Resmi alan Avrupalı koleksiyonere, Küçük'le ilgili bilgi verilince çok hoşuna gitti..
İstanbul Harbiye Lütfi Kırdar Uluslararası
Kongre ve
Sergi Sarayı'nda düzenlenen Contemporary İstanbul adlı çağdaş sanat etkinliğine, yarın başlayacak olan
Ergenekon Davası damgasını vurdu. Ansen Atilla imzalı
Veli Küçük adlı güncel sanat e
seri, isminin açıklanmasını istemeyen ve 40 yaşın altında olduğu öğrenilen Avrupalı bir sanat koleksiyonerine 13 bin YTL'ye satıldı.

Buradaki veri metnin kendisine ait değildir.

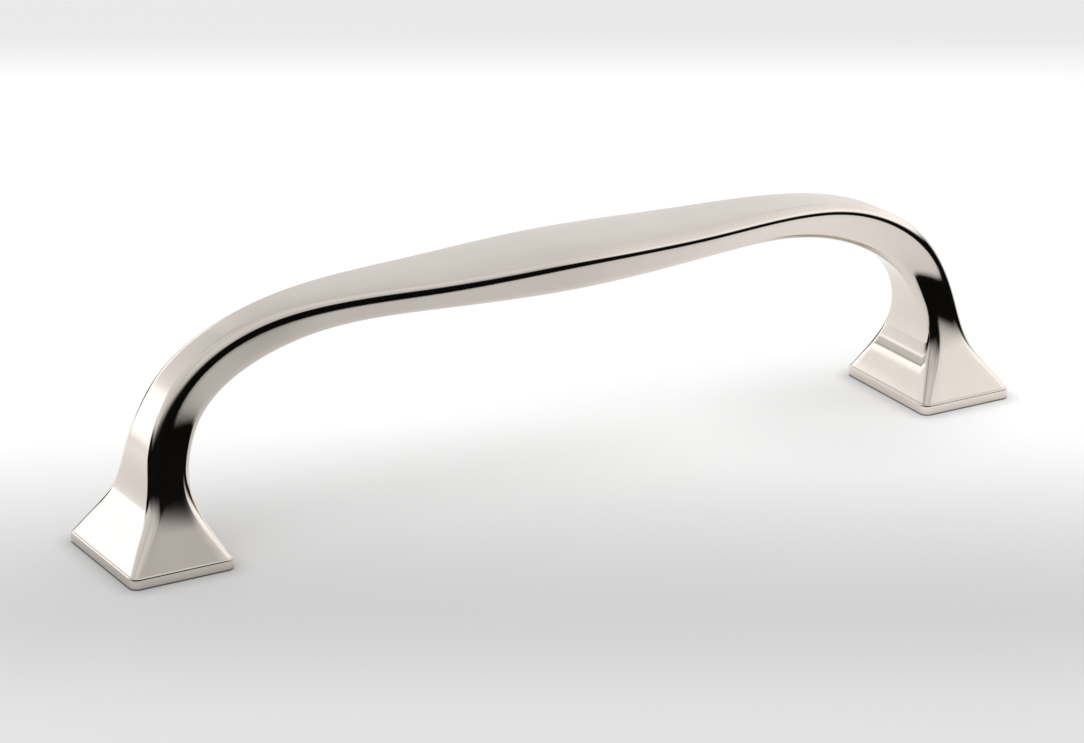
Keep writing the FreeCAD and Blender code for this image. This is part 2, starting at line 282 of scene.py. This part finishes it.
STATIONS = [
    # The foot, the heel and the toe stand upright and narrow upward.
    Station(0, PLATE_HEIGHT, 90, FOOT_LENGTH - 2 * LEDGE, FOOT_WIDTH - 2 * LEDGE, 0, 0.9, 0.9),
    Station(0.12, 3.4, 90, 12.85, 18.4, 0, 1.1, 1.1),
    Station(0.35, 5.8, 90, 10.0, 16.05, 0, 1.35, 1.35),
    # The flare and the ankle lean a little outward.
    Station(0.45, 9.0, 97, 7.2, 13.5, DRAFT / 4, OUTER_ROUND, INNER_ROUND),
    Station(1.55, 15.5, 92.5, 6.45, 9.5, DRAFT / 2, OUTER_ROUND, INNER_ROUND),
    # The shoulder and the bend turn into the bar.
    Station(5.05, PROJECTION - 12.45, 54.6, 6.45, 7.55, DRAFT, OUTER_ROUND, INNER_ROUND),
    Station(13.0, PROJECTION - 6.85, 17, 6.3, 6.8, DRAFT, OUTER_ROUND, INNER_ROUND, BEND_CROWN),
    # The bar swells to the grip.
    Station(24.0, PROJECTION - 3.75, 2, 5.3, 8.4, DRAFT, OUTER_ROUND, INNER_ROUND, CROWN),
    Station(42.0, PROJECTION - 3.05, 2, 5.05, 12.3, DRAFT, OUTER_ROUND, INNER_ROUND, CROWN),
    Station(HALF_SPACING, PROJECTION - GRIP_THICKNESS / 2, 0, GRIP_THICKNESS, GRIP_WIDTH, DRAFT,
            OUTER_ROUND, INNER_ROUND, CROWN),
]


# The outline of a section.

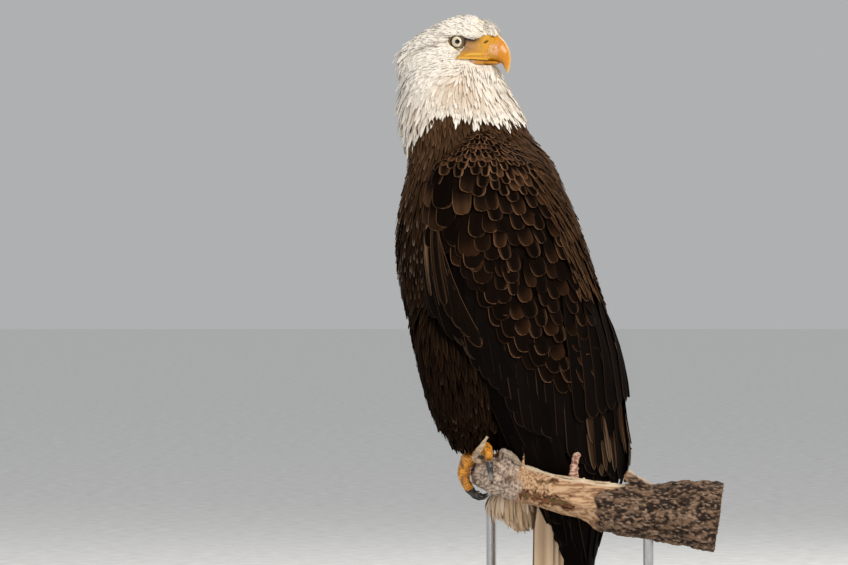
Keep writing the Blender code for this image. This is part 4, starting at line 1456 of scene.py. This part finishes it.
def make_wings(hull, finish, dark_finish):
    """Lays the left wing's feathers and builds them twice, the second time mirrored."""
    wing = Surface(remade(LEFT_WING, 0.0025, 5))
    coverts = [(make_small_coverts(hull), covert_colours)]
    coverts += [(make_greater_coverts(hull), covert_colours), (make_alula(wing), alula_colours)]
    shoulder = [(make_scapulars(hull), scapular_colours)]
    shoulder += [(make_fawn_feathers(hull), fawn_colours)]
    inner = [(make_tertials(hull), tertial_colours)]
    quills = {"secondaries": make_secondaries(wing), "primaries": make_primaries(wing)}
    brown, dark = (finish, "brown_plumage"), (dark_finish, "dark_flight_feathers")
    for side, mirrored in (("left", False), ("right", True)):
        how = {"mirrored": mirrored, "on_grid": True}
        coat_piece(f"wing_{side}_covert_feathers", coverts, *brown, **how)
        coat_piece(f"scapulars_{side}", shoulder, *brown, **how)
        coat_piece(f"tertials_{side}", inner, *dark, **how)
        for part, feathers in quills.items():
            name, batches = f"wing_{side}_{part}", [(feathers, flight_colours)]
            coat_piece(f"{name}_vanes", batches, *dark, stands_for=[name], **how)


# ---------------------------------------------------------------- tail

SIDE_VANE_TOP = 0.256
TAIL_STEPS = 14


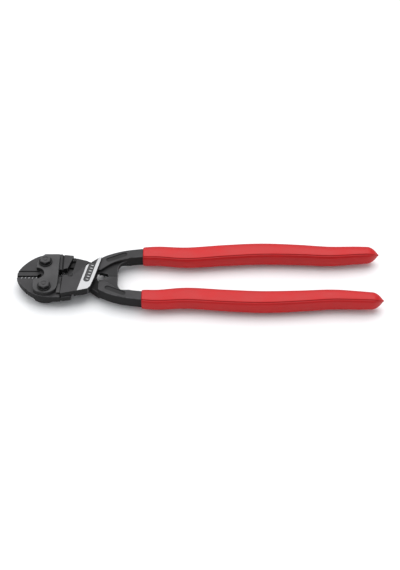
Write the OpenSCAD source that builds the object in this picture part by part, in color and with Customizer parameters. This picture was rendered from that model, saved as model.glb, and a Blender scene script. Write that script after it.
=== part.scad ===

Sanatseverliğinin ticari spekülasyona malzeme edilmemesini isteyen sanat meraklısı
yabancı gizli alıcının, 30 yaşındaki Kayserili
sanatçı Ansen Atilla'nın eserini beğendiği sırada, bu eserin
Ergenekon davası ile bir ilgisi olup olmadığını bilmediği, ancak satıştan sonra esere konu olan kişi hakkında bilgi verilince bundan çok hoşlandığı öğrenildi.
AVRUPA'YA GİTTİ
İlhamını Ergenekon davası sanığından alan
Veli Küçük adlı sanat eseri, aslında Atilla'nın bir süredir üzerinde çalıştığı 'lambda monoprint dijital' denilen yüksek teknolojik ve sadece tek bir örneği bulunan bir yöntemle üretilen dizinin son halkası. Sanatçı, Arkadan adını verdiği bu serinin ilk parçasını Diktatörün Terzisi adıyla, 2004 tarihinde üretmişti. Bu serinin devamında sanatçı, ülkede ve dünyada değişen politik meseleler ve
Türkiye'deki yansımalarını eserlerine yansıtmaya başladı. Atilla daha sonra, Papa 16'ncı Benediktus'un Türkiye ziyareti nedeniyle Mucize isimli bir diğer iş daha üretti. Ayrıca Cumhurbaşkanı
Abdullah Gül ve eşi Hayrinnüsa Gül'ün de tasvir edildiği yapıtlara imzasını attı. Sanatçı Ansen Atilla, Ergenekon Davası'nda
tutuklu bulunan ve yargılanan Veli Küçük'ü konu alan aynı adlı eseri üzerine, şu açıklamalarda bulundu:
GÖRSEL TARİH BELLEĞİ
"Geçen yıldan bu zamana kadar, Türkiye'nin aktüel ve politik gündeminde yer alan Veli Küçük'ün evinin odasındaki özel dolabında, havlulukların arasında gizlediği 'laptop'undan videokonferans yapması konusunu işledim. Haliyle, videokonferanslar sırasında Webcam'ın omuz ve yukarısı alanı göründüğü için, elindeki boş askılığı ve üzerine zamanında giymiş olduğu resmi kıyafetinin ceketi üzerinde, ama altındaki çizgili pijamalarıyla duruyor. Küçük'ün boyunun yetişemeyeceği esprisinden yola çıkarak bir pufun üzerinde bu video konferansı yaptığını ve o sırada dolabın altındaki ayakkabılık bölümünden de, eski postallarının görüntüsünün ortaya çıktığını tasvir ettim. Bu eseri aslında Türkiye'den bir alıcının edinmesini arzu ederdim. Çünkü, bu eserin içinde yer aldığı seri ile, görsel bir tarih belleği yaratmaya çalıştım. Güncel meselelerin, anında ve tarafsız olarak basında yer almaya çalışması, bu seriyi üretmeme yol açan etkenlerin başında."